## START DATA FOR THIS EXERCISE

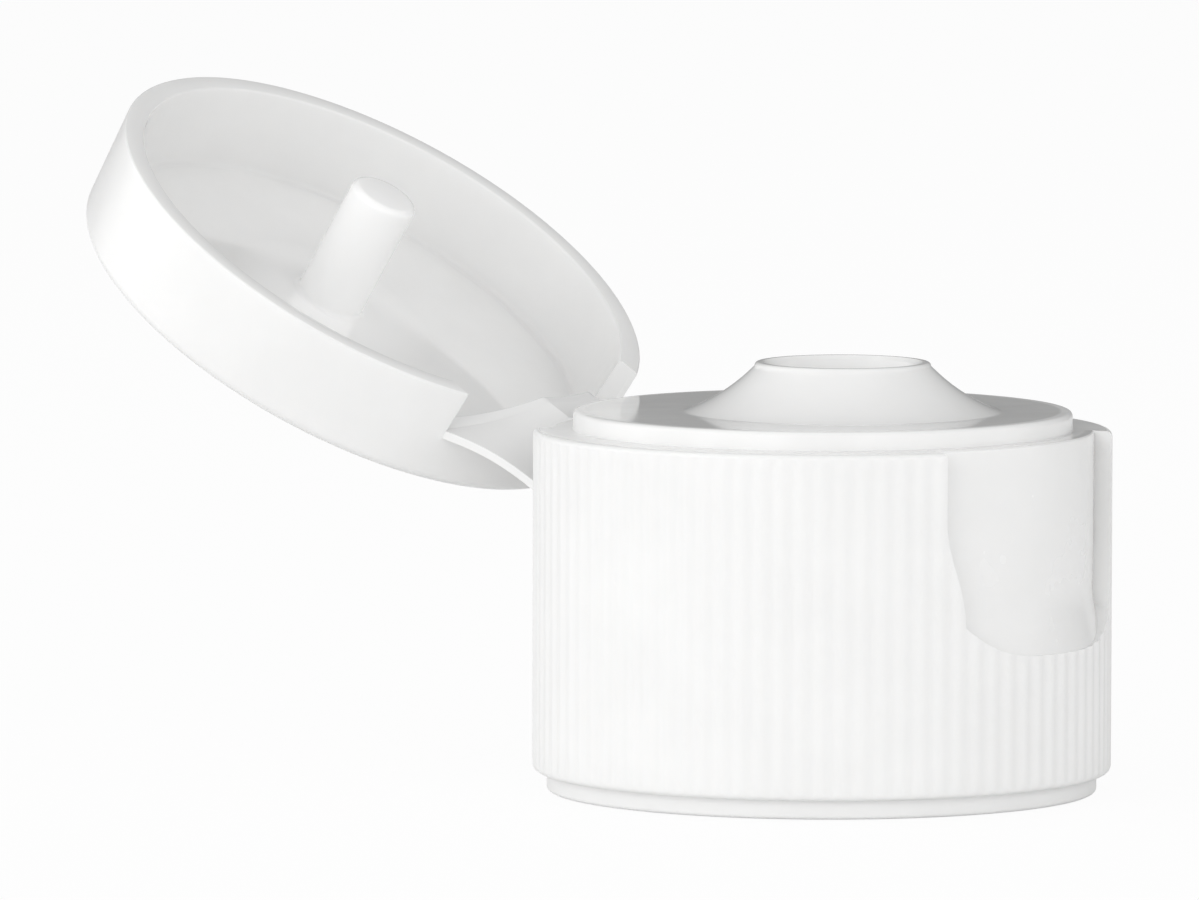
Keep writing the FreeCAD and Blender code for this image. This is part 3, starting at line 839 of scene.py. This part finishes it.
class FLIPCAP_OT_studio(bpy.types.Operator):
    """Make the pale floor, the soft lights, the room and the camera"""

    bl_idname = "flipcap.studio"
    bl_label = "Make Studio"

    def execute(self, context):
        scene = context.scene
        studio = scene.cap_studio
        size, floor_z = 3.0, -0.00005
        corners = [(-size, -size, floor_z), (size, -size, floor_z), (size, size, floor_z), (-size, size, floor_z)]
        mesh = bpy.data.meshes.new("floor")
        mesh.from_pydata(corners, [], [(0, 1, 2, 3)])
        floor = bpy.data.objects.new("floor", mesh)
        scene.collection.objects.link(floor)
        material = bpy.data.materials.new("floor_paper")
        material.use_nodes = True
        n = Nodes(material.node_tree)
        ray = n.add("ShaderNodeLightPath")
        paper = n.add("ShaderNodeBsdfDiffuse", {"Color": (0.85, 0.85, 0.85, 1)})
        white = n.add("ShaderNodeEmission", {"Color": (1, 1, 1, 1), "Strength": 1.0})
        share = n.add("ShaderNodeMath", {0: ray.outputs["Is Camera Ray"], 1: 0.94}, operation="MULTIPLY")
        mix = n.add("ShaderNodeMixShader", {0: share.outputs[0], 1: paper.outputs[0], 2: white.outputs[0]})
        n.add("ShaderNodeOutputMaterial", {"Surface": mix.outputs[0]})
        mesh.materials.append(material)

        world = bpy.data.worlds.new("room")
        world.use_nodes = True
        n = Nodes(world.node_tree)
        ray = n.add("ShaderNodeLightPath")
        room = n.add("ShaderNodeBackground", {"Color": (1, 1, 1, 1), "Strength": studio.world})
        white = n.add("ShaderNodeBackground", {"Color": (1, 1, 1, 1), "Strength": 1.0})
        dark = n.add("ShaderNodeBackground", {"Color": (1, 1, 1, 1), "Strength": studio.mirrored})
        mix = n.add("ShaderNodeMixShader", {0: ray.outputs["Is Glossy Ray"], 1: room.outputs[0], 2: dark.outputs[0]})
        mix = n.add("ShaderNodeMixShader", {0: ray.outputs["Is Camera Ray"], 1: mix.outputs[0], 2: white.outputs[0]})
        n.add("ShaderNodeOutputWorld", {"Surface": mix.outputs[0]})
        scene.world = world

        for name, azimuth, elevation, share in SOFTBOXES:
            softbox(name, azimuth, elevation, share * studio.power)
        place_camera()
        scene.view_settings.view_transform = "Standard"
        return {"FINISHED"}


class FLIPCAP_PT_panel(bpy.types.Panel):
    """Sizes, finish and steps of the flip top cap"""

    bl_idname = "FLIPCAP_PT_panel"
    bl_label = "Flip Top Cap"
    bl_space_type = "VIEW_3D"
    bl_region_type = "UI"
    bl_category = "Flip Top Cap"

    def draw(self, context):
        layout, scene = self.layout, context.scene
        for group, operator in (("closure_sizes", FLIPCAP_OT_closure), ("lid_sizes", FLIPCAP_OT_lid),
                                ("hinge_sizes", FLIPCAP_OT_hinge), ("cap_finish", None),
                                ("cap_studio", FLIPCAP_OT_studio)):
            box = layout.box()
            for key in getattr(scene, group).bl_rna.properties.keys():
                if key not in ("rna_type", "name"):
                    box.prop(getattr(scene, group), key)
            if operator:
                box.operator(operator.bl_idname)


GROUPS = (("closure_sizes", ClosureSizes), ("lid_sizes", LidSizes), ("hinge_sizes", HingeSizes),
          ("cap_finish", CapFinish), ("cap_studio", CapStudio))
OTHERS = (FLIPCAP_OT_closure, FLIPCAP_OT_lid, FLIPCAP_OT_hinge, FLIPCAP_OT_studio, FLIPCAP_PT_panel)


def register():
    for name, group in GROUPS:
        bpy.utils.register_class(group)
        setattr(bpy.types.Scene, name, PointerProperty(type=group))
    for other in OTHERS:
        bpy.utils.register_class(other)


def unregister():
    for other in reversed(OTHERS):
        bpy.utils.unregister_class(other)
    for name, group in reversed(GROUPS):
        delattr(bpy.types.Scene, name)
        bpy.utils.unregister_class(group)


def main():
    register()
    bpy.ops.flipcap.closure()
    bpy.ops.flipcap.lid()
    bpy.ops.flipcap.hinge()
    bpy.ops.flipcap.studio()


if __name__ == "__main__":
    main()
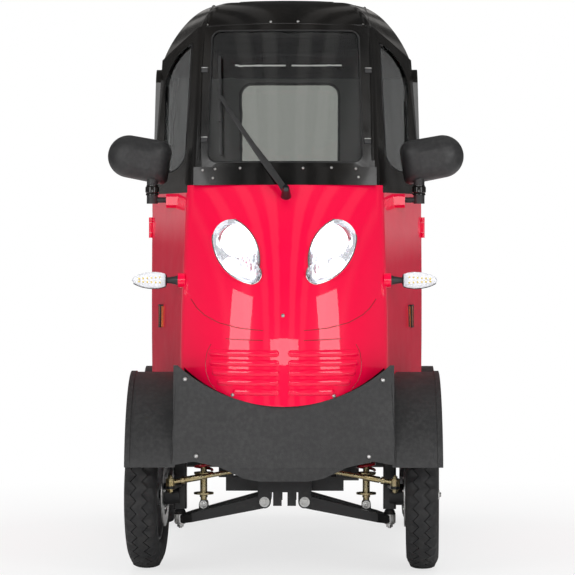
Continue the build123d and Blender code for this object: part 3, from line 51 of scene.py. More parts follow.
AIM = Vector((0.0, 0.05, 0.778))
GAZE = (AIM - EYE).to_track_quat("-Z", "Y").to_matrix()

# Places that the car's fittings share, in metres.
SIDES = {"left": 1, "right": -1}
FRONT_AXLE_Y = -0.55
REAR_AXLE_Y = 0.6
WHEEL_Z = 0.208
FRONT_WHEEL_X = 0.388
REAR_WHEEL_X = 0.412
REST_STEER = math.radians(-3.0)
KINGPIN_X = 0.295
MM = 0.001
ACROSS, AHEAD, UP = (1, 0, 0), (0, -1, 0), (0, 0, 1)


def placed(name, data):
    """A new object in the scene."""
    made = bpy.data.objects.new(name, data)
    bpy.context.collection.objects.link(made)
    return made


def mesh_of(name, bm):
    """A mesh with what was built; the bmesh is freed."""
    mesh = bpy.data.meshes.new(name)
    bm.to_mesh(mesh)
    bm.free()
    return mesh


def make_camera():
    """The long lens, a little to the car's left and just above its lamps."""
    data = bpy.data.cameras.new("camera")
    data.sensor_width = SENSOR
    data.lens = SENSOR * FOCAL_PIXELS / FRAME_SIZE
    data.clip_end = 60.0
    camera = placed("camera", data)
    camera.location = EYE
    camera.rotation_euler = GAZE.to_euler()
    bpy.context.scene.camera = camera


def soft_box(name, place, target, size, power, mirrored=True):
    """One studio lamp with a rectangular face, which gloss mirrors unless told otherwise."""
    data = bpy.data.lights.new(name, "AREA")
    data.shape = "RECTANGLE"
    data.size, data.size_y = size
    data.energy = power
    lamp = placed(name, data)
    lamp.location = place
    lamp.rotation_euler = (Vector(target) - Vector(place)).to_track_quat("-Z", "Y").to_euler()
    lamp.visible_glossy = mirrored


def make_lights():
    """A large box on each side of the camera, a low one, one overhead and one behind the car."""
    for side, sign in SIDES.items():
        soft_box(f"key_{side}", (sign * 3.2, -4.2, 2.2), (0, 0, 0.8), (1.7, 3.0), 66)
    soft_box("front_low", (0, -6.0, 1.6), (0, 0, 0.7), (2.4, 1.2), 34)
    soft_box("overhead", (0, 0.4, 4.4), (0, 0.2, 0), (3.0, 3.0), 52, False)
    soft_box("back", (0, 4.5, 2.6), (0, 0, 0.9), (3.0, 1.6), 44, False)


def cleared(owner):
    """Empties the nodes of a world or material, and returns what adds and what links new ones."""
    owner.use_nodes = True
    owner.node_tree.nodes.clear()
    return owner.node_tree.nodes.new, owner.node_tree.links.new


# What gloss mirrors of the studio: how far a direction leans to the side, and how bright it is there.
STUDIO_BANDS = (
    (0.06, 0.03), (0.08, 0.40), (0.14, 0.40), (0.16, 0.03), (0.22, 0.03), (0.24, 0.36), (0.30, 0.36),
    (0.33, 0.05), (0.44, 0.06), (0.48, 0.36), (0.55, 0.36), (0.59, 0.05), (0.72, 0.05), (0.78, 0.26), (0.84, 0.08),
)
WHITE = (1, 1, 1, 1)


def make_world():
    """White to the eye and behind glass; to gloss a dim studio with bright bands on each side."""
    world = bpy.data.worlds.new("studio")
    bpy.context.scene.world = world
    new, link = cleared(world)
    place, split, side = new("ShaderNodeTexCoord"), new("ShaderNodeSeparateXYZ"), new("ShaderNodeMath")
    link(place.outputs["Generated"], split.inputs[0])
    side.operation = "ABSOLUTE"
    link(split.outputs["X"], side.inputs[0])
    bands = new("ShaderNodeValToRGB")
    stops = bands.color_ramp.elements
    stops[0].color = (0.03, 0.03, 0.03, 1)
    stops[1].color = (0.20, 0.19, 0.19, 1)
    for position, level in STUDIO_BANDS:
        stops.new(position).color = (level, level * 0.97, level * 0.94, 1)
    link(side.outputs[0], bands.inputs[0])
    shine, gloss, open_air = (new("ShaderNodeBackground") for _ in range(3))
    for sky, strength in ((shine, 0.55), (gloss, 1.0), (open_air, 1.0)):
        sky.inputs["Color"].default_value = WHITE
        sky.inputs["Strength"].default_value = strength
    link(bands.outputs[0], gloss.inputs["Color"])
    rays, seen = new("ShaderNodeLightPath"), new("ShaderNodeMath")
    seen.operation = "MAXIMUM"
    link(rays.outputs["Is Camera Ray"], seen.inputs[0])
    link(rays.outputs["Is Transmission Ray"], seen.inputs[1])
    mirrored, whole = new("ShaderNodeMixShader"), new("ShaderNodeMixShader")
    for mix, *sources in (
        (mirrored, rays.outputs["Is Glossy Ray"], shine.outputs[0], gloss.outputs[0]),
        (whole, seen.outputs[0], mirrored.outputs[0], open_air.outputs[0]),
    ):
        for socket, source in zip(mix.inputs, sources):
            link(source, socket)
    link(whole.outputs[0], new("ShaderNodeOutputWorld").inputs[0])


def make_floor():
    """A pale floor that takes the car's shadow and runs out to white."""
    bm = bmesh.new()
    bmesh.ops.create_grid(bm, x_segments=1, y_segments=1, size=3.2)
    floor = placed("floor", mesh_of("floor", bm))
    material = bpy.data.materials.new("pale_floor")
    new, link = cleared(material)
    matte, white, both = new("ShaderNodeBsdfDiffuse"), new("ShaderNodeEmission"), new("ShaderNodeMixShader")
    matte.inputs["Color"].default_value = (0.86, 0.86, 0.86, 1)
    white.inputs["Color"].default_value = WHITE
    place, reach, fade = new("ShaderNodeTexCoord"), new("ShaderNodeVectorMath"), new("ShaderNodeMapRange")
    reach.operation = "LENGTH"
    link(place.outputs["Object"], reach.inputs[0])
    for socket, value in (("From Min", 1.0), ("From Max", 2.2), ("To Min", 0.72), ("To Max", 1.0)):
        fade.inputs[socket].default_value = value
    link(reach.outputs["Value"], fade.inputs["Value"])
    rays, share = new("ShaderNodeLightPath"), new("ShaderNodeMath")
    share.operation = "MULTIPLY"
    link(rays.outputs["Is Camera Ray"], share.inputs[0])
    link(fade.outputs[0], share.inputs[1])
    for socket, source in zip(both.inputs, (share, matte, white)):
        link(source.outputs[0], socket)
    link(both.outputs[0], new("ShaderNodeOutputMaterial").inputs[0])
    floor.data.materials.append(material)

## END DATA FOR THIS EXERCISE

STATED GOAL: Say, as a number only, how many lines of the data contain "part".

CORRECT ANSWER: 2